In een recente online peiling deelden 5706 mensen hun kijk op fooien: of ze geven, hoe vaak en hoeveel. Daaruit blijkt dat fooi geven lang niet voor iedereen vanzelfsprekend is. Zo geeft veertig procent standaard iets extra, vaak uit respect voor hoe pittig het werk in de horeca is. Zoals iemand het zei: “Je werkt je in deze sector uit de naad, terwijl de lonen achterblijven.” Voor veel mensen is dát de reden om toch een fooi neer te leggen.
Tegelijkertijd houdt niet iedereen ervan om bij te leggen. Veertien procent geeft nooit fooi, zelfs niet na een topbezoek. Hun idee: medewerkers krijgen al betaald. Dat zet je aan het denken, zeker als je bedenkt dat bijvoorbeeld kappers of monteurs zelden iets extra’s krijgen. Iemand vatte het zo samen: “Waarom tip ik in een restaurant wel en bij de kapper niet?” Het werpt een breder licht op wat eerlijk voelt tussen verschillende beroepen.

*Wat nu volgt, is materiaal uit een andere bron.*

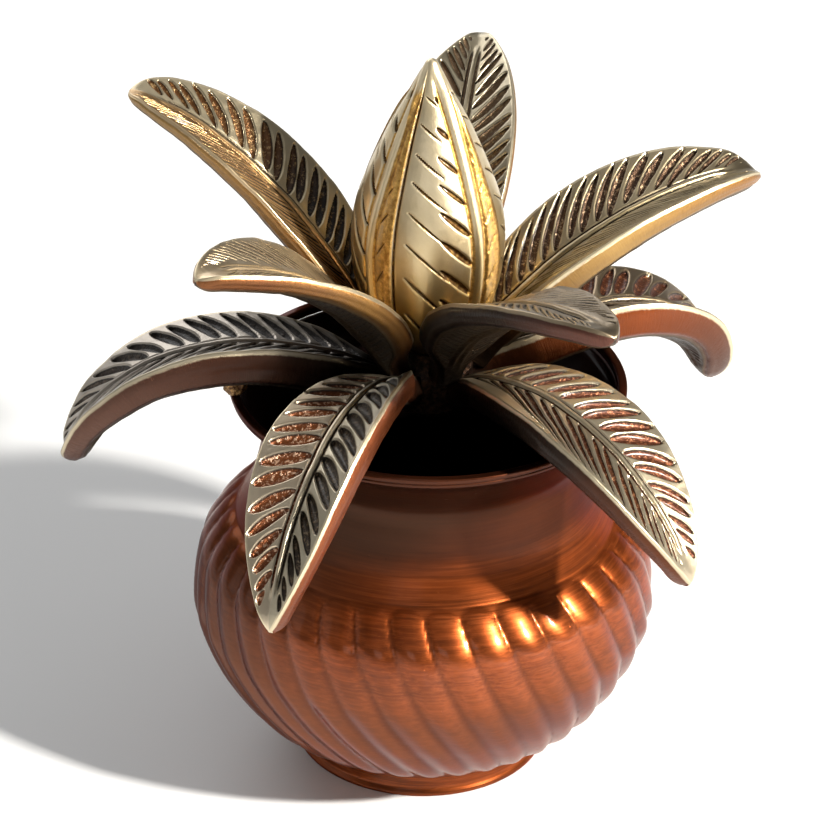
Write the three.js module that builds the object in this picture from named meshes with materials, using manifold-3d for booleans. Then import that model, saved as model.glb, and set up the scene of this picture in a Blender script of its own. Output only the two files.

Voor veel mensen hangt een fooi sterk samen met de beleving: hoe goed je geholpen bent en hoe vriendelijk het personeel is. Een flinke groep geeft alleen iets als de service echt uitstekend was. “Als alles soepel en prettig gaat, leg ik graag wat bij,” aldus een deelnemer. Een ander zei: “Zonder oprechte vriendelijkheid geen extra.” Persoonlijke ervaring blijkt dus doorslaggevend.

Wat is gangbaar?
Hoeveel mensen uiteindelijk geven, loopt flink uiteen. Zo rondt ongeveer 44 procent de rekening af naar een mooi rond bedrag. Lekker simpel en je geeft toch iets extra. Anderen werken liever met percentages: 34 procent legt standaard vijf tot tien procent bij, een middenweg tussen waardering en je budget bewaken.
Een royaler gebaar van tien tot vijftien procent komt bij acht procent voor, terwijl slechts één procent twintig procent of meer weggeeft. Voor de meesten voelt zo’n hoog bedrag niet passend. Zoals iemand zei: “Fooi is bedoeld als teken van waardering, maar het moet wel in verhouding blijven.”
De uiteenlopende meningen en gewoonten laten zien hoe persoonlijk fooi geven is. Voor sommigen is het een vanzelfsprekende manier om dankjewel te zeggen, anderen vinden het overbodig. Dat er in de horeca vaker een fooi wordt verwacht dan in andere sectoren, blijft stof tot discussie. Uiteindelijk bepalen je eigen waarden, je ervaring ter plekke en je portemonnee hoe gul je bent met een extraatje.
Fooi geven blijft een bijzonder gebruik. Voor de een staat het voor respect en waardering, terwijl het bij de ander vragen oproept over wat eerlijk is tussen beroepen. Wat je ook kiest, een kleine attentie kan voor iemand die hard werkt écht verschil maken.